(Supplied material)
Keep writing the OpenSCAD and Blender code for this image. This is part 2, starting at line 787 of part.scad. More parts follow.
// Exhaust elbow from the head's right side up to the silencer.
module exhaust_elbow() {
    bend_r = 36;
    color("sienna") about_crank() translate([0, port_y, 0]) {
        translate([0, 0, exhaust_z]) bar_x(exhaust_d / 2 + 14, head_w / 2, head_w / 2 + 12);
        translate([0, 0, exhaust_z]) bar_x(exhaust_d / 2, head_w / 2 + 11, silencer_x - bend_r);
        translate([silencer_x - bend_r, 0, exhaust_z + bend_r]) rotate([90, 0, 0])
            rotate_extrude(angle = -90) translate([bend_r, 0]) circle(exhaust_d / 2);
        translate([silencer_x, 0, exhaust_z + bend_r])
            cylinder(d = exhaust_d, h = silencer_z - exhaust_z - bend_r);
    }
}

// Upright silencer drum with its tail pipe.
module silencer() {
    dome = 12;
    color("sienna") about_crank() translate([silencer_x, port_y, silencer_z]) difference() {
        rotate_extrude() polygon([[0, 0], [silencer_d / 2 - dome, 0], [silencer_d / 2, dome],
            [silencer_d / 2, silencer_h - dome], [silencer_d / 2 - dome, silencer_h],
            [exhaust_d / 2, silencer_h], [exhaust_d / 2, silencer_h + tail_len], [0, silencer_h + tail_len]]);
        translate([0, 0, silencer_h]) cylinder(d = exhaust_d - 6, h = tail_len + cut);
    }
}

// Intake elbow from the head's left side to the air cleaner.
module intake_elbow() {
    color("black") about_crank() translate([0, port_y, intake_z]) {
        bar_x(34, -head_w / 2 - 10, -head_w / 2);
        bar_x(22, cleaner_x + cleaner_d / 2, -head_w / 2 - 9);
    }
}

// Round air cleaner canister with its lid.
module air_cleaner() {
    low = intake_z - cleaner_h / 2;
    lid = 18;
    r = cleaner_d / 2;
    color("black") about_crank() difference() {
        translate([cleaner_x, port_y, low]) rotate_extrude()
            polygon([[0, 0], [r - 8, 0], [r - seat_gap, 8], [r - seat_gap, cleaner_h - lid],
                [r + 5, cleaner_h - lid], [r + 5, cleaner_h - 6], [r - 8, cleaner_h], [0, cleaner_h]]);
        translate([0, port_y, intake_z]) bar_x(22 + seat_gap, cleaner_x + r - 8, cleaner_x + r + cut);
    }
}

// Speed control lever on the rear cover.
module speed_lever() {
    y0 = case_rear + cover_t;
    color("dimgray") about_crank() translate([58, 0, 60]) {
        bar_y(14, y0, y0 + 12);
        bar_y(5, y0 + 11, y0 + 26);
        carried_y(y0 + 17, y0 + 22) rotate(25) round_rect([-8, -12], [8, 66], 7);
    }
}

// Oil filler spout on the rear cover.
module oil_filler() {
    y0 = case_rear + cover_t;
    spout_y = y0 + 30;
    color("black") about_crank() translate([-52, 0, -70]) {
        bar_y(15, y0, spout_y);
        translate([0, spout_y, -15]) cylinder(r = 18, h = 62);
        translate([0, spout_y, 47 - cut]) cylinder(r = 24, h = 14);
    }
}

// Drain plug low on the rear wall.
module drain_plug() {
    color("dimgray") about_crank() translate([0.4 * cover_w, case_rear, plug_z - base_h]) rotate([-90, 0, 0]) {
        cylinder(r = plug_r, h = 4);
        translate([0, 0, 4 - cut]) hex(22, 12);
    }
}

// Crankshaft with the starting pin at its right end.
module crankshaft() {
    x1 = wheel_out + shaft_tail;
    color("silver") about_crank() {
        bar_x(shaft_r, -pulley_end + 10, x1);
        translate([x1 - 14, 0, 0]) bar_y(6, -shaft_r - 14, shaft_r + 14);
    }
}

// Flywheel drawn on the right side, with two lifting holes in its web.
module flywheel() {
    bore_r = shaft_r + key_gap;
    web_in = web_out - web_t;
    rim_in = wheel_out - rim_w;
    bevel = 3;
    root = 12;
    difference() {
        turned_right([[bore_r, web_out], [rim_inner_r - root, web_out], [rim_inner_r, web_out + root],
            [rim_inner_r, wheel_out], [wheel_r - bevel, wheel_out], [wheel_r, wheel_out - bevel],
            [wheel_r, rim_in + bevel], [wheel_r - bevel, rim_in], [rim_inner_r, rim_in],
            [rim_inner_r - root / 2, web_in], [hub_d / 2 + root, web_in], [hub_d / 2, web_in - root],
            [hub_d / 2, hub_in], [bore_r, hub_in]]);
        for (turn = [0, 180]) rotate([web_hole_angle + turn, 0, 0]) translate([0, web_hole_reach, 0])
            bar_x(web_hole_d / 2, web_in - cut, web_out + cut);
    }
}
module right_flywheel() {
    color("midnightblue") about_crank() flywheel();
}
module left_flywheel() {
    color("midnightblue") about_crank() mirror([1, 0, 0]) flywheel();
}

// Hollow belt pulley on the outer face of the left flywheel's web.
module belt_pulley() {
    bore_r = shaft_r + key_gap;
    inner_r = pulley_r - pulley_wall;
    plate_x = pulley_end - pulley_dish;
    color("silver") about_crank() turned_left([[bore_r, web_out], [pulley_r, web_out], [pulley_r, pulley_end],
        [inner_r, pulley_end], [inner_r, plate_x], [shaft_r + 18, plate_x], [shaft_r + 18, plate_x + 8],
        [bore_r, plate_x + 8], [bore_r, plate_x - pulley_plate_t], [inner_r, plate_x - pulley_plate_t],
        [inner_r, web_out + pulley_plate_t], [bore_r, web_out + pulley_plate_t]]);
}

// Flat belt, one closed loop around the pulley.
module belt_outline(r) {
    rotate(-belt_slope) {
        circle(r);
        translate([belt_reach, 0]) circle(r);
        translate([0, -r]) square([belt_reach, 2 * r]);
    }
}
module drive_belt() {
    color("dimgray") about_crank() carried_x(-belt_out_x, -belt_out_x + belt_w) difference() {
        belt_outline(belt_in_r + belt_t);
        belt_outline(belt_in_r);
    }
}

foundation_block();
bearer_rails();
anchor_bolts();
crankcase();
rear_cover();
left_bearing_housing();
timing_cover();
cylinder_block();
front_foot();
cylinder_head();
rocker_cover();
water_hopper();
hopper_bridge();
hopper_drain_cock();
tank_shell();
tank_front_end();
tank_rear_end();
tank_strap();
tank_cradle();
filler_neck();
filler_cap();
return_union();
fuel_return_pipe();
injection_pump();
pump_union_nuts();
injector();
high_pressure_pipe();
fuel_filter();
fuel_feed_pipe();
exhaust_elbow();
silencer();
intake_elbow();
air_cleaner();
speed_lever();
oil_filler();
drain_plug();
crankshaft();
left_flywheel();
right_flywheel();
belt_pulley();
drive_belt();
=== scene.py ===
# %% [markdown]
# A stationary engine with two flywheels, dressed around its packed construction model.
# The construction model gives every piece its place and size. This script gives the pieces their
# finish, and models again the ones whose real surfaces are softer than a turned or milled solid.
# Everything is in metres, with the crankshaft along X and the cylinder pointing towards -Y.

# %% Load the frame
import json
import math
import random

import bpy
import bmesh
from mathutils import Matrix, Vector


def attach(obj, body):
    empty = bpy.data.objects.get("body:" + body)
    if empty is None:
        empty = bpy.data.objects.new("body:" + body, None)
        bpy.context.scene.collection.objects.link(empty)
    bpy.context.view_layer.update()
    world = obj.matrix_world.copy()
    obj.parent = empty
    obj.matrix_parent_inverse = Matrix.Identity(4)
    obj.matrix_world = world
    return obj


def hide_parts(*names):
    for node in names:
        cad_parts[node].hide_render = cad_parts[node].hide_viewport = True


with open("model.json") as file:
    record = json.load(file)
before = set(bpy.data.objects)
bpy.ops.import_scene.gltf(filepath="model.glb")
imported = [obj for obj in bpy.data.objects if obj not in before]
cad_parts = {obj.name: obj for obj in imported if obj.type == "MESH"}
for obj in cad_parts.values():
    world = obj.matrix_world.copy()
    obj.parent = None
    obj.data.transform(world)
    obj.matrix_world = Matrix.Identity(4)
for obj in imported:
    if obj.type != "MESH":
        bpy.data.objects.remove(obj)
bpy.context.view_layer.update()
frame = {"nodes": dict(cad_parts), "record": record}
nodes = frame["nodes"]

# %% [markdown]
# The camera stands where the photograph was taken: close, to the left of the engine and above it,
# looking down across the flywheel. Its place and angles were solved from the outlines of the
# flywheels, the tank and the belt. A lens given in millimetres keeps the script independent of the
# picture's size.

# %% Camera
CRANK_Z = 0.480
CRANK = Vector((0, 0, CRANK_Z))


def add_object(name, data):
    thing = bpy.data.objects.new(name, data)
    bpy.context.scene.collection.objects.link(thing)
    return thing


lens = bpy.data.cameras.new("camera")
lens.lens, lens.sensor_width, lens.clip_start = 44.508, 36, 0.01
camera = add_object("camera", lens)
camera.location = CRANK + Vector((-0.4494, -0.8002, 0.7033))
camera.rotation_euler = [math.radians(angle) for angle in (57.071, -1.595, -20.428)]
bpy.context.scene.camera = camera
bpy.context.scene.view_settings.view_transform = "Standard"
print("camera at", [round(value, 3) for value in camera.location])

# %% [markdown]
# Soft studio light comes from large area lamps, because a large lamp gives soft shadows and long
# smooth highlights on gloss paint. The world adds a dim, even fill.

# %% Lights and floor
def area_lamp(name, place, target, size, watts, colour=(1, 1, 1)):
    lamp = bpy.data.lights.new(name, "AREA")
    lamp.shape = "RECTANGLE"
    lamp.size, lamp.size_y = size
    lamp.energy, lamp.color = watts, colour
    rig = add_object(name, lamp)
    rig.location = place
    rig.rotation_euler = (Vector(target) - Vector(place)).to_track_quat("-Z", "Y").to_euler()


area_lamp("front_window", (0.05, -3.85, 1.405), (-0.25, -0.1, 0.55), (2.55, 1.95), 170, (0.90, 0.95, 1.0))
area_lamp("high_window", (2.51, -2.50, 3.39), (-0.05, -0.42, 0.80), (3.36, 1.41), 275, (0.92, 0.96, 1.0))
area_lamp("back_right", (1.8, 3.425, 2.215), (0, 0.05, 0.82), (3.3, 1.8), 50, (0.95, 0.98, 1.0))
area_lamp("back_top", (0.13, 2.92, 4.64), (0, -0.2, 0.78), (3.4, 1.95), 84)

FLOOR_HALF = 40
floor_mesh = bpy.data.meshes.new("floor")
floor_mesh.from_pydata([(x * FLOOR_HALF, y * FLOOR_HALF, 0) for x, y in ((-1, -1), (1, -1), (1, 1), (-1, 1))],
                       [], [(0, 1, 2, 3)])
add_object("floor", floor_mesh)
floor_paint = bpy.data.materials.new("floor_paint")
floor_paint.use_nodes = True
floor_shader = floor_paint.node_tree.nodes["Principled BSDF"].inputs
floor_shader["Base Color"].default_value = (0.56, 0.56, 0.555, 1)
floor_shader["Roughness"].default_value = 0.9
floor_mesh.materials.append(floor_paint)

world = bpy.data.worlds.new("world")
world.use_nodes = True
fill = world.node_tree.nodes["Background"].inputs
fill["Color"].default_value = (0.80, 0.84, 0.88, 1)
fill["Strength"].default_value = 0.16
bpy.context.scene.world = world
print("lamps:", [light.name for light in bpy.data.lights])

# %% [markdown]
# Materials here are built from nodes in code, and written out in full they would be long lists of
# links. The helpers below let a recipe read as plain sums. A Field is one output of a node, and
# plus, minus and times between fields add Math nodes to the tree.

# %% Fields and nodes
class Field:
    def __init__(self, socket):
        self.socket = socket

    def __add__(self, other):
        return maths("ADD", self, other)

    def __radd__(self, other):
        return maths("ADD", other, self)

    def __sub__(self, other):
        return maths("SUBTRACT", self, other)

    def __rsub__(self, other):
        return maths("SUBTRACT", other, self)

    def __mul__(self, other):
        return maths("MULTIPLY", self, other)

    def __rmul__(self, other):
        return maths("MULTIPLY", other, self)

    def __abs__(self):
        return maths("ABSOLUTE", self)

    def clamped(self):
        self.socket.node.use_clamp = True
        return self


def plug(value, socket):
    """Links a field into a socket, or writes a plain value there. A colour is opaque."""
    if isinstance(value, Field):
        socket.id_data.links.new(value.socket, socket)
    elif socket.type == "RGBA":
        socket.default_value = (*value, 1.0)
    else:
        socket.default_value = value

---

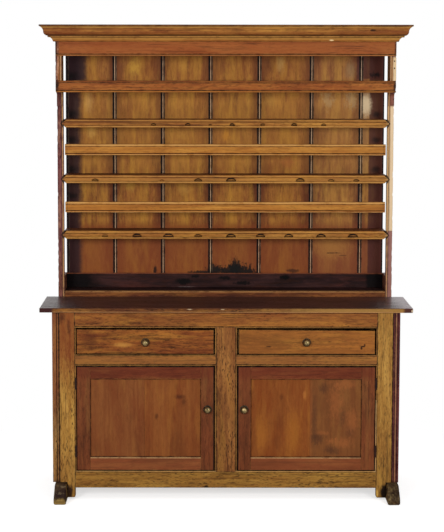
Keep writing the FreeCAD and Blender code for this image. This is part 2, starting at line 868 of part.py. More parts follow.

(Task)
The lines to transcribe begin at the line with "foundation_block();" and end at the line with "bpy.context.scene.collection.objects.link(empty)"; copy them exactly, both ends included.

(Written response)
foundation_block();
bearer_rails();
anchor_bolts();
crankcase();
rear_cover();
left_bearing_housing();
timing_cover();
cylinder_block();
front_foot();
cylinder_head();
rocker_cover();
water_hopper();
hopper_bridge();
hopper_drain_cock();
tank_shell();
tank_front_end();
tank_rear_end();
tank_strap();
tank_cradle();
filler_neck();
filler_cap();
return_union();
fuel_return_pipe();
injection_pump();
pump_union_nuts();
injector();
high_pressure_pipe();
fuel_filter();
fuel_feed_pipe();
exhaust_elbow();
silencer();
intake_elbow();
air_cleaner();
speed_lever();
oil_filler();
drain_plug();
crankshaft();
left_flywheel();
right_flywheel();
belt_pulley();
drive_belt();
=== scene.py ===
# %% [markdown]
# A stationary engine with two flywheels, dressed around its packed construction model.
# The construction model gives every piece its place and size. This script gives the pieces their
# finish, and models again the ones whose real surfaces are softer than a turned or milled solid.
# Everything is in metres, with the crankshaft along X and the cylinder pointing towards -Y.

# %% Load the frame
import json
import math
import random

import bpy
import bmesh
from mathutils import Matrix, Vector


def attach(obj, body):
    empty = bpy.data.objects.get("body:" + body)
    if empty is None:
        empty = bpy.data.objects.new("body:" + body, None)
        bpy.context.scene.collection.objects.link(empty)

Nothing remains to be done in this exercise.